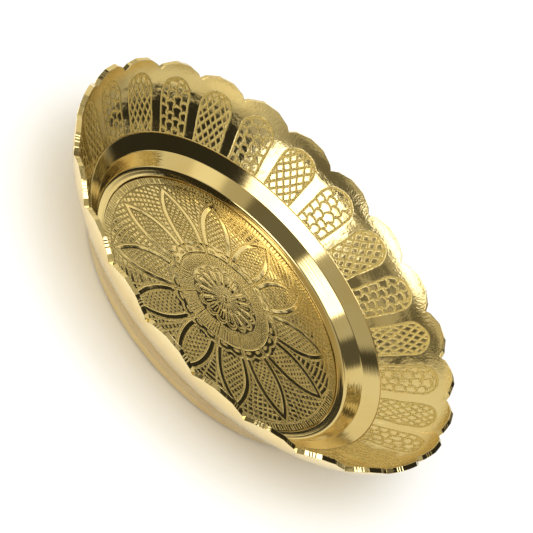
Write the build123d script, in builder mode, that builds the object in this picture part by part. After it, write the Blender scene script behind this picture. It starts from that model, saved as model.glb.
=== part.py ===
from build123d import *
from math import acos, cos, degrees, radians, sin, sqrt, tan
import os

# Small engraved brass tray, standing on its flat base.
# Millimetres. +Z is up, and the origin is the middle of the base, on the surface it stands on.
# Each turned piece is a section in the XZ plane, radius along X and height along Z, spun about Z.

# --- Driving dimensions -----------------------------------------------------

# Well: a turned dish with a flat floor, a steep wall and a sloping shoulder
floor_thickness = 1.0           # brass left under the medallion
base_flat_radius = 50.3         # where the flat underside starts to turn up
base_corner_radius = 3.0
outer_wall_angle = 55.0         # above the horizontal
wall_foot = (50.6, 2.8)         # inner foot of the wall: radius, height
wall_top = (53.3, 6.9)          # rounded edge between the wall and the shoulder
joint_edge = (58.2, 9.9)        # where the shoulder ends and the brim begins
cove_radius = 1.2               # inside corner at the foot of the wall
wall_top_radius = 1.8
lip_height = 0.25               # how far the lip stands above the medallion
lip_width = 0.9
groove_radius = 56.6            # fine line turned in the shoulder
groove_section_radius = 0.2

# Medallion: an embossed disc let into the floor
medallion_radius = 47.0
medallion_thickness = 0.8
medallion_gap = 0.12            # shadow line between the disc and the lip

# Brim: a flared sheet whose edge curls up and is cut into scallops
sheet_thickness = 1.6
flare_angle = 38.0              # slope of the straight part of the brim
curl_start_radius = 69.5        # where the brim starts to curl up
curl_radius = 14.0
rim_angle = 73.5                # slope of the sheet at a scallop's tip
scallop_count = 24
scallop_depth = 3.15
lobe_half_width = 10.4          # half the long axis of the ellipse that a lobe follows
notch_tilt = 22.0               # the scallops are cut square to the sheet, this far below level

# Lap joint: the brim's inner edge is thinned and sits in a step under the shoulder
lap_width = 1.3
lap_step_height = 0.95          # from the shoulder's top edge down to the step
lap_step_fall = 0.85            # the step falls this much towards its inner end

# Solder seam: a low bead run round the underside of the lap joint
seam_reach = 1.4                # how far it spreads each side of the joint
seam_height = 0.4

# --- Derived places ---------------------------------------------------------

floor_top = floor_thickness + medallion_thickness
recess_radius = medallion_radius + medallion_gap
lip_top = floor_top + lip_height
flare_slope = tan(radians(flare_angle))
wall_slope = tan(radians(outer_wall_angle))
shoulder_slope = (joint_edge[1] - wall_top[1]) / (joint_edge[0] - wall_top[0])

curl_start_height = joint_edge[1] + (curl_start_radius - joint_edge[0]) * flare_slope
curl_centre = (
    curl_start_radius - curl_radius * sin(radians(flare_angle)),
    curl_start_height + curl_radius * cos(radians(flare_angle)),
)
under_radius = curl_radius + sheet_thickness


def on_curl(radius, angle):
    """Point this far from the curl's centre, where the sheet slopes at this angle."""
    return (
        curl_centre[0] + radius * sin(radians(angle)),
        curl_centre[1] - radius * cos(radians(angle)),
    )


def underside(radius):
    """Height of the underside of the brim's straight part at a radius."""
    curl_start_under = on_curl(under_radius, flare_angle)
    return curl_start_under[1] + (radius - curl_start_under[0]) * flare_slope


tip = on_curl(curl_radius, rim_angle)

lap_radius = joint_edge[0] - lap_width
lap_outer = (joint_edge[0], joint_edge[1] - lap_step_height)
lap_inner = (lap_radius, lap_outer[1] - lap_step_fall)
lap_under = (lap_radius, underside(lap_radius))

# The base corner's arc runs until it is square to the outer wall, and the wall runs up to the
# line of the brim's underside, which it meets at the knee.
corner_end = (
    base_flat_radius + base_corner_radius * sin(radians(outer_wall_angle)),
    base_corner_radius * (1 - cos(radians(outer_wall_angle))),
)
knee_rise = underside(corner_end[0]) - corner_end[1]
knee_radius = corner_end[0] + knee_rise / (wall_slope - flare_slope)
knee = (knee_radius, underside(knee_radius))

# --- Well -------------------------------------------------------------------

with BuildPart() as well:
    with BuildSketch(Plane.XZ) as well_section:
        with BuildLine():
            Line((0, 0), (base_flat_radius, 0))
            CenterArc(
                (base_flat_radius, base_corner_radius), base_corner_radius, -90, outer_wall_angle
            )
            Polyline(
                corner_end, knee, lap_under, lap_inner, lap_outer, joint_edge, wall_top,
                wall_foot, (recess_radius + lip_width, lip_top), (recess_radius, lip_top),
                (recess_radius, floor_thickness), (0, floor_thickness), (0, 0),
            )
        make_face()
        fillet(well_section.vertices().sort_by_distance(wall_foot)[0], cove_radius)
        fillet(well_section.vertices().sort_by_distance(wall_top)[0], wall_top_radius)
        groove_height = wall_top[1] + (groove_radius - wall_top[0]) * shoulder_slope
        with Locations((groove_radius, groove_height)):
            Circle(groove_section_radius, mode=Mode.SUBTRACT)
    revolve(axis=Axis.Z)

# --- Medallion --------------------------------------------------------------

with BuildPart() as medallion:
    with BuildSketch(Plane.XY.offset(floor_thickness)):
        Circle(medallion_radius)
    extrude(amount=medallion_thickness)

# --- Brim -------------------------------------------------------------------

notch_step = 360 / scallop_count
half_step = radians(notch_step / 2)
half_chord = tip[0] * sin(half_step)

# The lobes' ellipse passes a tip at its top and a notch's bottom, one half chord away.
ellipse_fall = 1 - sqrt(1 - (half_chord / lobe_half_width) ** 2)
lobe_half_height = scallop_depth / ellipse_fall
notch_angle = degrees(acos(half_chord / lobe_half_width))
notch_depth = 5 * sheet_thickness   # the cutter passes right through the curled sheet
notch_clearance = 4.0               # and stands this far above the tips


def notch_plane(angle):
    """Plane of a notch's outline: X round the rim, Y up along the sheet, at the tips' level."""
    outward = Vector(cos(radians(angle)), sin(radians(angle)), 0)
    level = tip[0] * cos(half_step)
    through = outward * cos(radians(notch_tilt)) - Vector(0, 0, sin(radians(notch_tilt)))
    around = Vector(-sin(radians(angle)), cos(radians(angle)), 0)
    return Plane(origin=outward * level + Vector(0, 0, tip[1]), x_dir=around, z_dir=through)


with BuildPart() as brim:
    with BuildSketch(Plane.XZ):
        with BuildLine():
            Polyline(
                on_curl(under_radius, flare_angle), lap_under, lap_inner, lap_outer, joint_edge,
                on_curl(curl_radius, flare_angle),
            )
            CenterArc(
                curl_centre, curl_radius, flare_angle - 90, rim_angle - flare_angle
            )
            Line(tip, on_curl(under_radius, rim_angle))
            CenterArc(
                curl_centre, under_radius, flare_angle - 90, rim_angle - flare_angle
            )
        make_face()
    revolve(axis=Axis.Z)
    for index in range(scallop_count):
        with BuildSketch(notch_plane((index + 0.5) * notch_step)) as notch:
            with BuildLine():
                EllipticalCenterArc(
                    (half_chord, -lobe_half_height), lobe_half_width, lobe_half_height,
                    start_angle=90, arc_size=90 - notch_angle,
                )
                EllipticalCenterArc(
                    (-half_chord, -lobe_half_height), lobe_half_width, lobe_half_height,
                    start_angle=notch_angle, arc_size=90 - notch_angle,
                )
                Polyline(
                    (-half_chord, 0), (-half_chord, notch_clearance),
                    (half_chord, notch_clearance), (half_chord, 0),
                )
            make_face()
        extrude(amount=notch_depth, both=True, mode=Mode.SUBTRACT)

# --- Solder seam ------------------------------------------------------------

seam_inner_radius = knee[0] - seam_reach
seam_inner = (seam_inner_radius, knee[1] - seam_reach * wall_slope)
seam_outer_radius = lap_radius + seam_reach
seam_outer = (seam_outer_radius, underside(seam_outer_radius))
seam_chord = Vector(seam_outer) - Vector(seam_inner)
seam_crown = (Vector(seam_inner) + Vector(seam_outer)) / 2 + (
    seam_chord.normalized().rotate(Axis.Z, -90) * seam_height
)

with BuildPart() as solder_seam:
    with BuildSketch(Plane.XZ):
        with BuildLine():
            Polyline(seam_inner, knee, lap_under, seam_outer)
            ThreePointArc(seam_outer, seam_crown, seam_inner)
        make_face()
    revolve(axis=Axis.Z)

# --- Output -----------------------------------------------------------------

os.makedirs("parts", exist_ok=True)

well.part.label = "well"
medallion.part.label = "medallion"
brim.part.label = "brim"
solder_seam.part.label = "solder_seam"

export_step(well.part, "parts/well.step")
export_step(medallion.part, "parts/medallion.step")
export_step(brim.part, "parts/brim.step")
export_step(solder_seam.part, "parts/solder_seam.step")
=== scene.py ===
from math import atan2, cos, pi, radians, sin, sqrt, tan

import bmesh
import bpy
import numpy as np
from mathutils import Matrix, Vector


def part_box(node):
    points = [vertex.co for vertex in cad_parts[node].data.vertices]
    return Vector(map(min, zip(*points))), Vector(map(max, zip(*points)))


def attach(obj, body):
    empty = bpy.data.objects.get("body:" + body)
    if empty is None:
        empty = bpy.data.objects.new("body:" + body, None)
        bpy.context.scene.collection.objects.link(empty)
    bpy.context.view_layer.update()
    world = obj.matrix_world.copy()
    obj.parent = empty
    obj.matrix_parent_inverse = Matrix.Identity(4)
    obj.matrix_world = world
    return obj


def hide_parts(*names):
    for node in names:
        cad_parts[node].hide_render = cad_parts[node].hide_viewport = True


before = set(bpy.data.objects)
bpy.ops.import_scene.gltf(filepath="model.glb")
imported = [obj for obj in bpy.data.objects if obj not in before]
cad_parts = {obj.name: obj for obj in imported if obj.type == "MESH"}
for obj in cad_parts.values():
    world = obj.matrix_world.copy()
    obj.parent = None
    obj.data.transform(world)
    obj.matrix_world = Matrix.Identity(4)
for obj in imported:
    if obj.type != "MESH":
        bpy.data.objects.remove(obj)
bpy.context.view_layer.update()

# The looks of a small engraved brass tray. Shapes are worked out in millimetres and written to
# the meshes in metres. Radius and height are measured from the middle of the tray's base.

MM = 0.001

# --- Driving dimensions, as in the CAD model ---------------------------------

JOINT = (58.2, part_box("well")[1][2] / MM)     # the shoulder's edge, where the brim begins
FLOOR_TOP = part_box("medallion")[1][2] / MM
DISC_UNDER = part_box("medallion")[0][2] / MM
DISC_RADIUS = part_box("medallion")[1][0] / MM
DISC_GAP = 0.12

WALL_FOOT = (50.6, 2.8)
WALL_TOP = (53.3, 6.9)
LIP_WIDTH = 0.9
LIP_HEIGHT = 0.25
BASE_RADIUS = 50.3
BASE_CORNER = 3.0
WALL_ANGLE = radians(55.0)

SHEET = 1.6
FLARE = radians(38.0)
CURL_START = 69.5
CURL = 14.0
RIM_ANGLE = radians(73.5)
SCALLOPS = 24
SCALLOP_DEPTH = 3.15
LOBE_HALF_WIDTH = 10.4
NOTCH_TILT = radians(22.0)
LAP_WIDTH, LAP_STEP, LAP_FALL = 1.3, 0.95, 0.85

PITCH = 2 * pi / SCALLOPS
SHARP = radians(55.0)           # edges turning more than this stay sharp
MERGE = 1e-7                    # points this close are one, in metres
STRAIGHT = (CURL_START - JOINT[0]) / cos(FLARE)     # length of the brim's straight part
CURL_CENTRE = (
    CURL_START - CURL * sin(FLARE),
    JOINT[1] + STRAIGHT * sin(FLARE) + CURL * cos(FLARE),
)


# --- Numbers over arrays ------------------------------------------------------


def smooth(start, end, value):
    """0 before start, 1 past end, eased between; start may be the larger."""
    t = np.clip((value - start) / (end - start), 0, 1)
    return t * t * (3 - 2 * t)


def chance(index, seed):
    """A fixed number from -0.5 to 0.5 for each whole number."""
    return np.modf(np.abs(np.sin(index * 12.9898 + seed * 78.233) * 43758.5453))[0] - 0.5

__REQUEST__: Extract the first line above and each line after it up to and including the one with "medallion_gap = 0.12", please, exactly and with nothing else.

__SOLUTION TO THE EXERCISE__:
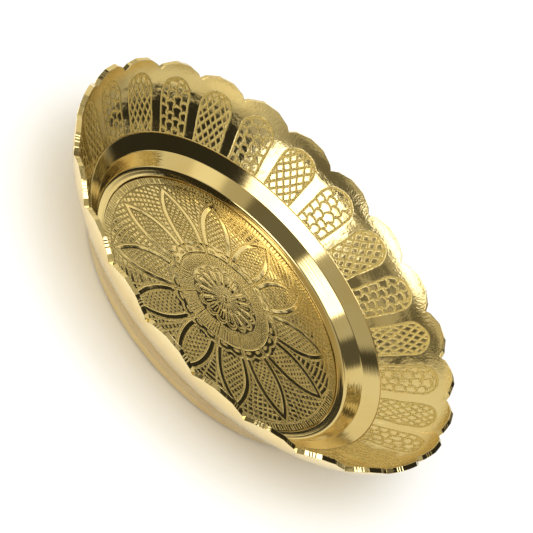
Write the build123d script, in builder mode, that builds the object in this picture part by part. After it, write the Blender scene script behind this picture. It starts from that model, saved as model.glb.
=== part.py ===
from build123d import *
from math import acos, cos, degrees, radians, sin, sqrt, tan
import os

# Small engraved brass tray, standing on its flat base.
# Millimetres. +Z is up, and the origin is the middle of the base, on the surface it stands on.
# Each turned piece is a section in the XZ plane, radius along X and height along Z, spun about Z.

# --- Driving dimensions -----------------------------------------------------

# Well: a turned dish with a flat floor, a steep wall and a sloping shoulder
floor_thickness = 1.0           # brass left under the medallion
base_flat_radius = 50.3         # where the flat underside starts to turn up
base_corner_radius = 3.0
outer_wall_angle = 55.0         # above the horizontal
wall_foot = (50.6, 2.8)         # inner foot of the wall: radius, height
wall_top = (53.3, 6.9)          # rounded edge between the wall and the shoulder
joint_edge = (58.2, 9.9)        # where the shoulder ends and the brim begins
cove_radius = 1.2               # inside corner at the foot of the wall
wall_top_radius = 1.8
lip_height = 0.25               # how far the lip stands above the medallion
lip_width = 0.9
groove_radius = 56.6            # fine line turned in the shoulder
groove_section_radius = 0.2

# Medallion: an embossed disc let into the floor
medallion_radius = 47.0
medallion_thickness = 0.8
medallion_gap = 0.12            # shadow line between the disc and the lip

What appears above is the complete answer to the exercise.